When you use BETWEEN a AND b, a is smallest and b is largest other way round will not qualify any items.

My bad, a silly mistake. But do you have an idea why the query uses several minutes to complete? The bucket contains approx. 20 000 documents.
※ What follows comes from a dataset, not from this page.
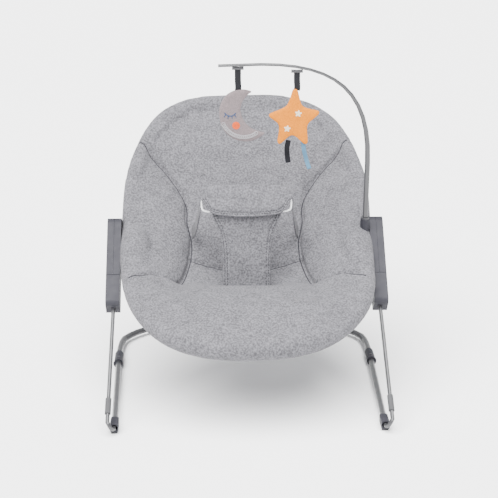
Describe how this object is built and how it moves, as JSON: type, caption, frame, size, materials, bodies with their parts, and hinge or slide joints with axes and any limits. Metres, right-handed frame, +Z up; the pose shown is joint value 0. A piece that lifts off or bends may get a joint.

each document you have many data points and it needs to calculate for every day.
Also try the following index.
CREATE INDEX ix1 on default( DISTINCT ARRAY el.timestamp FOR el IN data END) WHERE panelid=“a-si” and sensorid=“voc”;

I need some insight in performance:

SELECT q.panelid, q.sensorid, MILLIS_TO_STR(iv.interval) AS interval,
               MIN([ABS(STR_TO_MILLIS(el.timestamp)-iv.interval),el])[1] AS el FROM (
                   SELECT d.panelid, d.sensorid,
                       ARRAY_FLATTEN(ARRAY_AGG(ARRAY el FOR el IN d.data WHEN el.timestamp BETWEEN "2015-06-04T09:00:00" AND "2015-07-05T17:00:00" END),2) AS data,
                       array_flatten(array_agg(ARRAY {"interval": v} FOR v IN ARRAY_RANGE(STR_TO_MILLIS("2015-06-04T09:00:00"),STR_TO_MILLIS("2015-07-05T17:00:00"),str_to_duration("12h")/1000000) END),2) AS interval
                FROM (select panelid, sensorid, array_flatten(array_agg(c.data),2) as data FROM `data` c
                   WHERE panelid="a-si" AND sensorid="voc" AND date BETWEEN "2015-06-04" AND "2015-07-05"
                   GROUP BY panelid, sensorid) as d
                GROUP BY d.panelid, d.sensorid) AS q UNNEST q.interval AS iv UNNEST q.data AS el
        GROUP BY  q.panelid, q.sensorid, iv.interval

This query uses 1 minute to complete, but why is that? The first subquery uses only 3 seconds and the innermost one uses only 300 ms. So why does the outermost query take so long? Are the calculation the culprit (STR_TO_MILLIS(el.timestamp)-iv.interval)? I fail to why it is so inefficient when the subqueries are so much faster.